(Parts and joints as JSON)
----------------
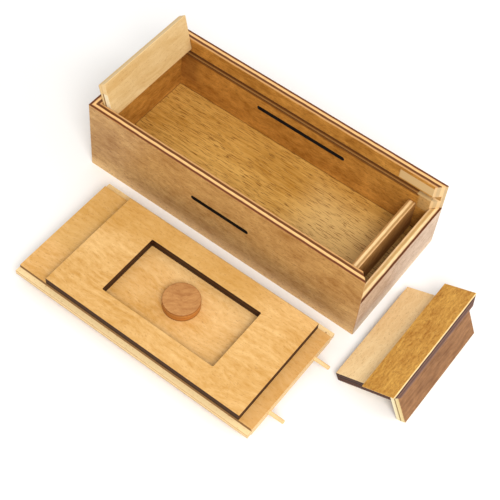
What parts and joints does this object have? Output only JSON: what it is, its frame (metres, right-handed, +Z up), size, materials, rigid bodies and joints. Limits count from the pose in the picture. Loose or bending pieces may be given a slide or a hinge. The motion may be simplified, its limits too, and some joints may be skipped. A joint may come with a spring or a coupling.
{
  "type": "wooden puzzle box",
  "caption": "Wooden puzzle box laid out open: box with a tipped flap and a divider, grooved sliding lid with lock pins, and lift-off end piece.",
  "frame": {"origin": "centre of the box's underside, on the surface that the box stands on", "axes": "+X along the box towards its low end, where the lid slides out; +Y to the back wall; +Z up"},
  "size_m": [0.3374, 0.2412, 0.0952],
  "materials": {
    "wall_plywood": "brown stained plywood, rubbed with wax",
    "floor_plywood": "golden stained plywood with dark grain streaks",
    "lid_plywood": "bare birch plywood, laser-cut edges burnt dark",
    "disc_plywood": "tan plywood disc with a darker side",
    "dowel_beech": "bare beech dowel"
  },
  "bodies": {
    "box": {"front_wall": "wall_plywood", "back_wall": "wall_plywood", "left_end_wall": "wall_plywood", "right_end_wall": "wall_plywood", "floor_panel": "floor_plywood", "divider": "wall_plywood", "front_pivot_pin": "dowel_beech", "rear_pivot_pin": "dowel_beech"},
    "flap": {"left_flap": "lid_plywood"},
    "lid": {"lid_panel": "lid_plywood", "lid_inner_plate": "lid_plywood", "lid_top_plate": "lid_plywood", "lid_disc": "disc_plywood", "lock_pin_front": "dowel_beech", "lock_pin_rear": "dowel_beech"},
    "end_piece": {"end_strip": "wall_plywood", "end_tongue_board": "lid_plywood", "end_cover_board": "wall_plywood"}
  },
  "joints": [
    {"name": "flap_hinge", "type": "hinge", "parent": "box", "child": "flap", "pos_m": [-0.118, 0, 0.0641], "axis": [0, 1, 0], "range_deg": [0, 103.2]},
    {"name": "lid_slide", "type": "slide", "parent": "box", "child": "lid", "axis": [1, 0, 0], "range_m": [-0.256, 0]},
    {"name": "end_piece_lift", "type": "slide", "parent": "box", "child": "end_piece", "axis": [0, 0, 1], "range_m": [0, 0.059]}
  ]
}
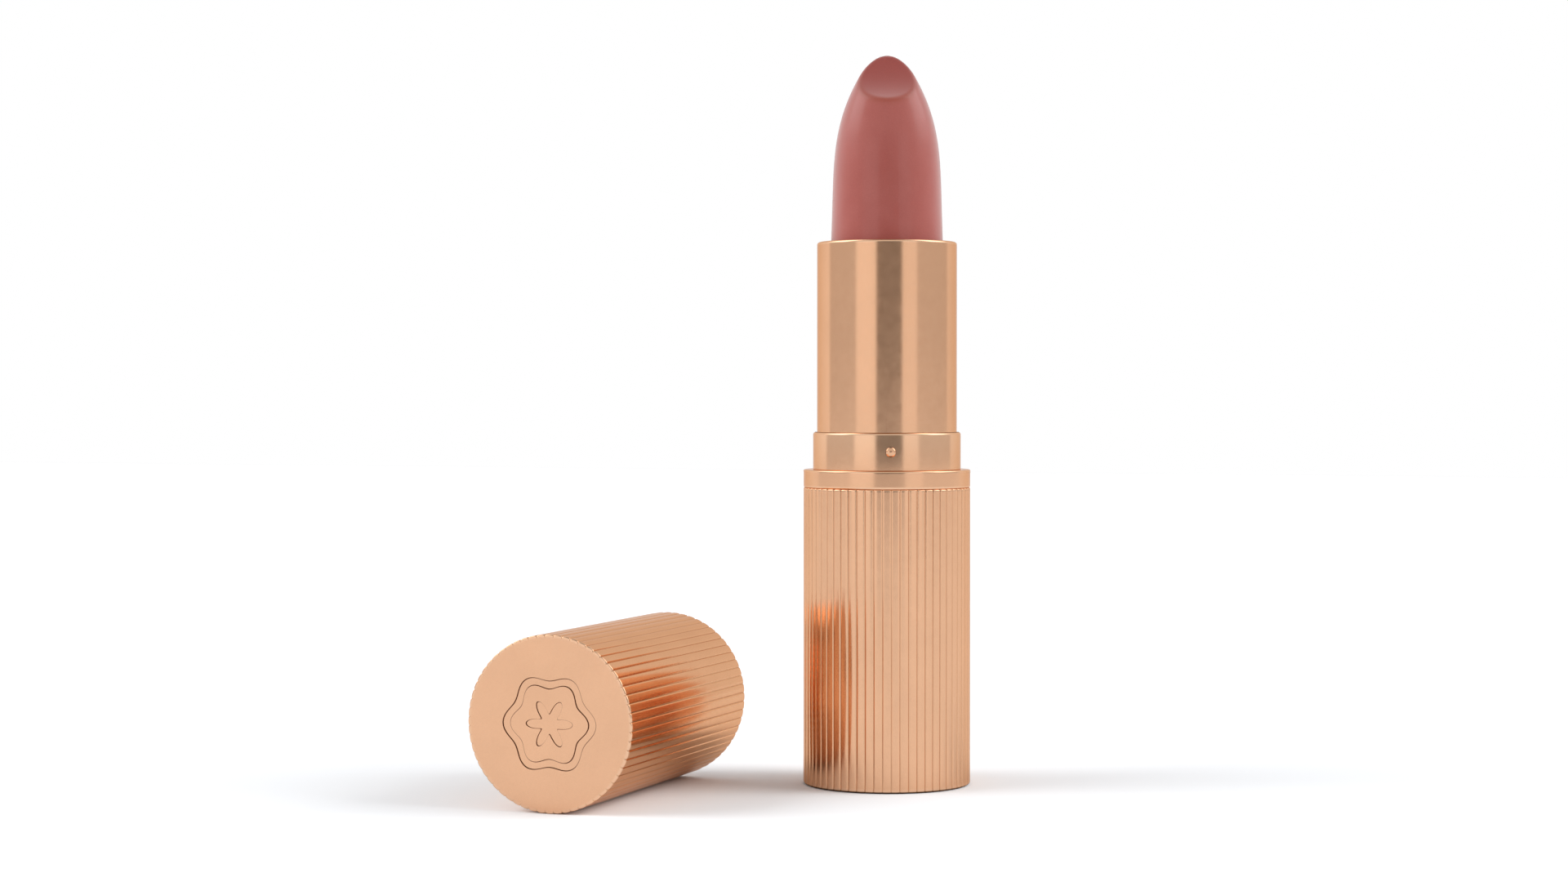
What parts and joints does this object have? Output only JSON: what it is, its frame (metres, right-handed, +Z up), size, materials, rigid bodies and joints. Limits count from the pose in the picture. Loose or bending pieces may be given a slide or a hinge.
----------------
Print the complete listing again, exactly as it stands.

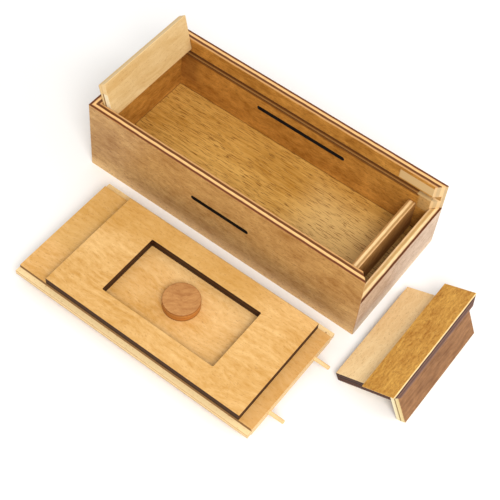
What parts and joints does this object have? Output only JSON: what it is, its frame (metres, right-handed, +Z up), size, materials, rigid bodies and joints. Limits count from the pose in the picture. Loose or bending pieces may be given a slide or a hinge. The motion may be simplified, its limits too, and some joints may be skipped. A joint may come with a spring or a coupling.
{
  "type": "wooden puzzle box",
  "caption": "Wooden puzzle box laid out open: box with a tipped flap and a divider, grooved sliding lid with lock pins, and lift-off end piece.",
  "frame": {"origin": "centre of the box's underside, on the surface that the box stands on", "axes": "+X along the box towards its low end, where the lid slides out; +Y to the back wall; +Z up"},
  "size_m": [0.3374, 0.2412, 0.0952],
  "materials": {
    "wall_plywood": "brown stained plywood, rubbed with wax",
    "floor_plywood": "golden stained plywood with dark grain streaks",
    "lid_plywood": "bare birch plywood, laser-cut edges burnt dark",
    "disc_plywood": "tan plywood disc with a darker side",
    "dowel_beech": "bare beech dowel"
  },
  "bodies": {
    "box": {"front_wall": "wall_plywood", "back_wall": "wall_plywood", "left_end_wall": "wall_plywood", "right_end_wall": "wall_plywood", "floor_panel": "floor_plywood", "divider": "wall_plywood", "front_pivot_pin": "dowel_beech", "rear_pivot_pin": "dowel_beech"},
    "flap": {"left_flap": "lid_plywood"},
    "lid": {"lid_panel": "lid_plywood", "lid_inner_plate": "lid_plywood", "lid_top_plate": "lid_plywood", "lid_disc": "disc_plywood", "lock_pin_front": "dowel_beech", "lock_pin_rear": "dowel_beech"},
    "end_piece": {"end_strip": "wall_plywood", "end_tongue_board": "lid_plywood", "end_cover_board": "wall_plywood"}
  },
  "joints": [
    {"name": "flap_hinge", "type": "hinge", "parent": "box", "child": "flap", "pos_m": [-0.118, 0, 0.0641], "axis": [0, 1, 0], "range_deg": [0, 103.2]},
    {"name": "lid_slide", "type": "slide", "parent": "box", "child": "lid", "axis": [1, 0, 0], "range_m": [-0.256, 0]},
    {"name": "end_piece_lift", "type": "slide", "parent": "box", "child": "end_piece", "axis": [0, 0, 1], "range_m": [0, 0.059]}
  ]
}
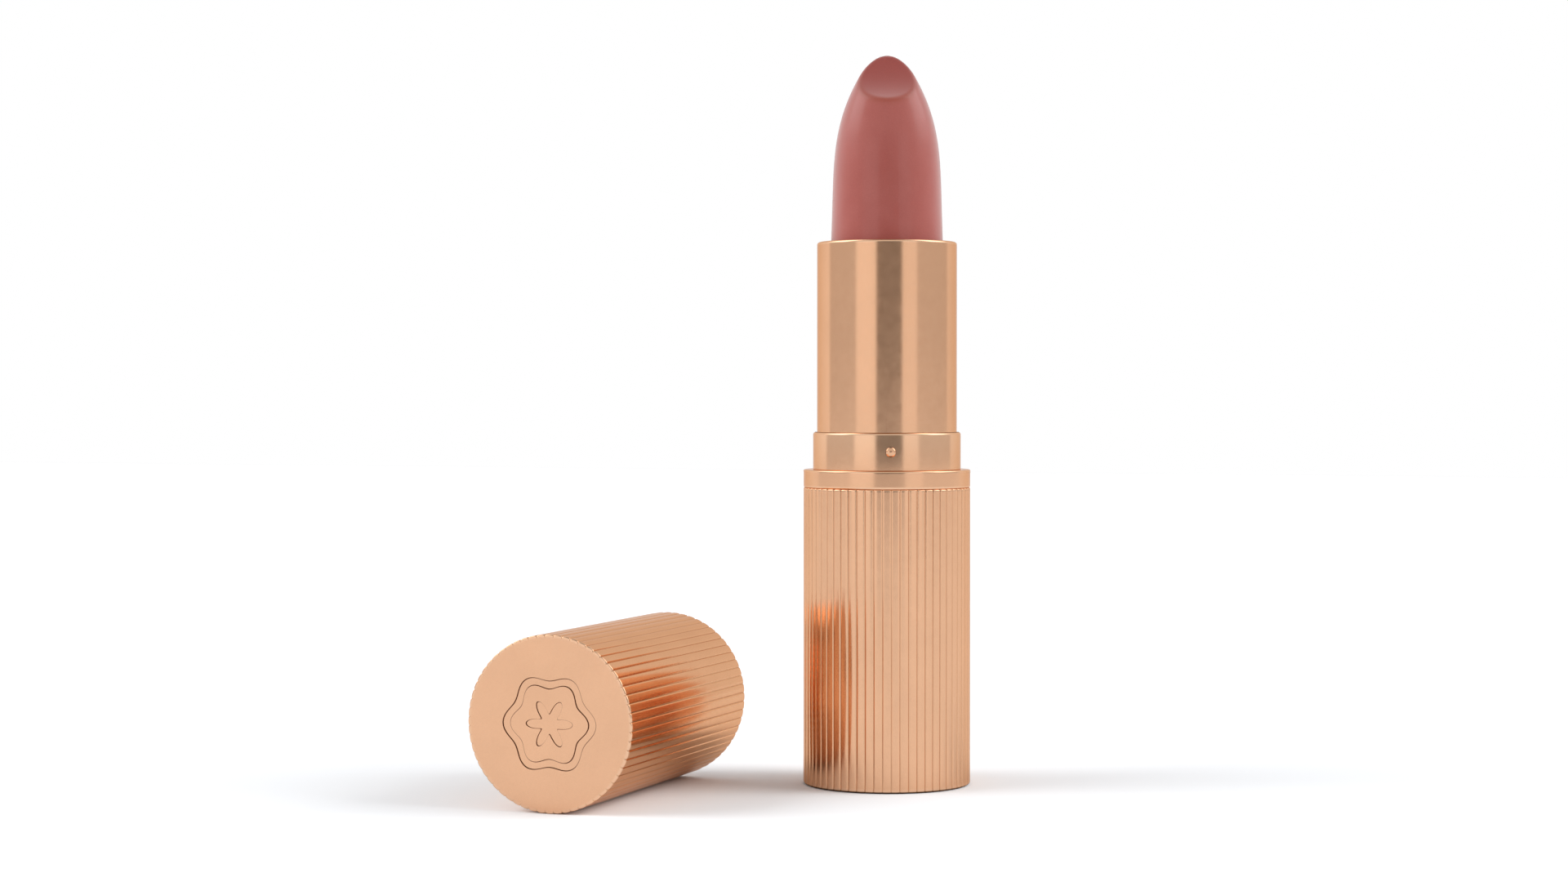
What parts and joints does this object have? Output only JSON: what it is, its frame (metres, right-handed, +Z up), size, materials, rigid bodies and joints. Limits count from the pose in the picture. Loose or bending pieces may be given a slide or a hinge.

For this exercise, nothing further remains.